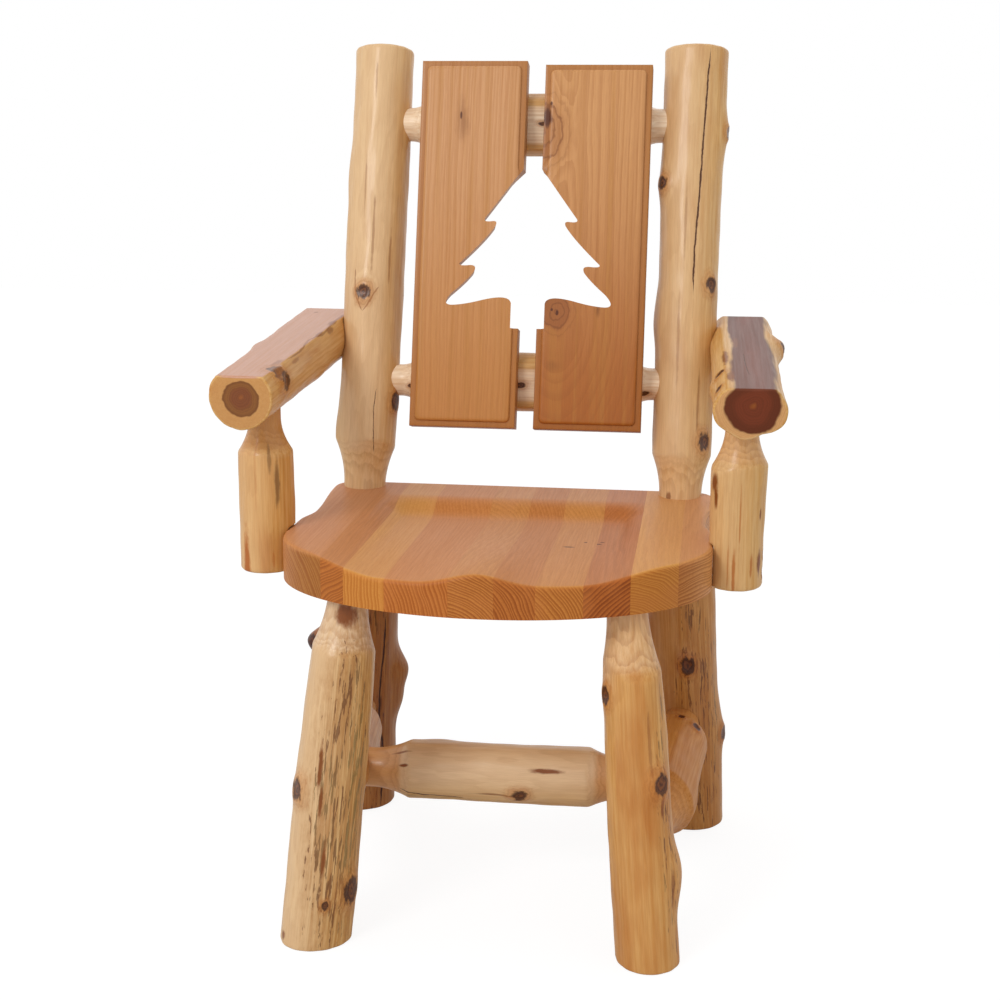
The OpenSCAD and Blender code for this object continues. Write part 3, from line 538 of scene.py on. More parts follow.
armRight = armLog(
    1, 81, (3.5, 0, 0.8, 190),
    [(305, 349, 11, 34, 24), (110, 170, 3, 26, 28), (0, 135, -4.5, 55, 24), (0, 60, -5, 50, 24),
     (20, 5, 2, 30, 24)],
    {"seed": 4, "swell": 0, "eyes": [(93, 214, 6), (29, 208, 5), (298, 349, 7)], "warmth": 0.3,
     "finish": {"coat": 0.1, "specular": 0.12}, "end": tone(224, 182, 138),
     "heart": 31.0, "heartEdge": 3.0, "heartBlur": 1.8, "heartLines": 0.04, "cutFibre": 0.2,
     "pith": (4, -6, 0), "heartTone": tone(122, 60, 38), "cutLines": 0.0,
     "cracks": [(0.8, (67, 272), (110, 266), (190, 262))],
     "stains": [(60, 232, 30, 5, 0.9), (160, 225, 45, 4, 0.9), (250, 245, 40, 5, 0.6)]})
# The rails' cut flats and necks are painted near white: their own pale wood, lifted further as painted light
# where the slats shade them.
railPaintedLightLook = {"cutShare": 1.0, "cutLines": 0.0, "cut": tone(255, 232, 200)}
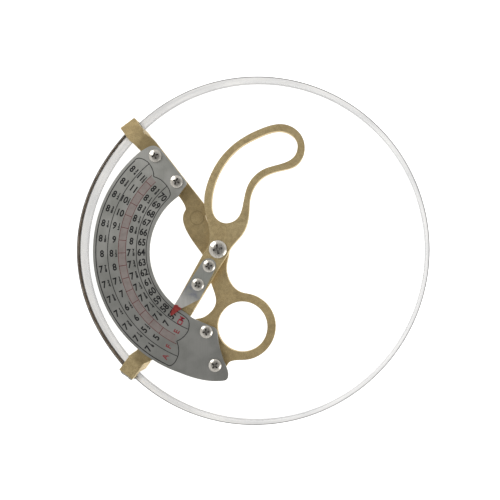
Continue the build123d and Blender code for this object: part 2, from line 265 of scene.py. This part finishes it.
def slot_brass():
    """The brass inside the slots for the band, painted dark as the shade that falls in them."""
    brass = Surface("slot_brass", {"Metallic": 0.6})
    patches = brass.noise(1.4, 4.0)
    brass.wire("Base Color", brass.ramp(patches, [(0.35, srgb(46, 38, 28)),
                                                  (0.65, srgb(74, 60, 42))]))
    brass.wire("Roughness", brass.between(patches, 0.55, 0.75))
    brass.bump(brass.noise(0.4, 2.0), 0.04, 0.4)
    return brass.material


def turned_brass():
    """Small plain brass parts, with faint turning lines."""
    brass = Surface("turned_brass", {"Metallic": 1.0})
    lines = brass.noise(0.9, 2.0, stretch=(1, 1, 12))
    brass.wire("Base Color", brass.ramp(lines, [(0.35, srgb(158, 138, 96)),
                                                (0.65, srgb(196, 176, 130))]))
    brass.wire("Roughness", brass.between(lines, 0.3, 0.42))
    brass.bump(lines, 0.02, 0.3)
    return brass.material


def satin_steel(name, tone, dark, roughness, turn, finish):
    """Satin plate, brushed one way. turn is the brushing's angle from Y. finish takes the
    surface and its colour, and gives the colour with what is special to this plate."""
    steel = Surface(name, {"Metallic": 1.0})
    lines = steel.noise(0.28, 3.0, stretch=(1, 0.02, 1), turn=turn)
    clouds = steel.noise(9.0, 4.0)
    grain = steel.noise(0.5, 3.0)
    colour = steel.ramp(clouds, [(0.35, dark), (0.62, tone)])
    shade = steel.between(lines, 0.0, 0.16)
    colour = steel.mix(shade, colour, grey(70))
    colour = steel.mix(steel.between(grain, 0.0, 0.16), colour, grey(205))
    steel.wire("Base Color", finish(steel, colour))
    steel.wire("Roughness", steel.between(lines, roughness - 0.05, roughness + 0.06))
    steel.bump(lines, 0.012, 0.35)
    return steel.material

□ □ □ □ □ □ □

-- Brief --
Tally up the lines holding the word "parts" in the data above, and answer with that figure only.

-- Expected answer --
2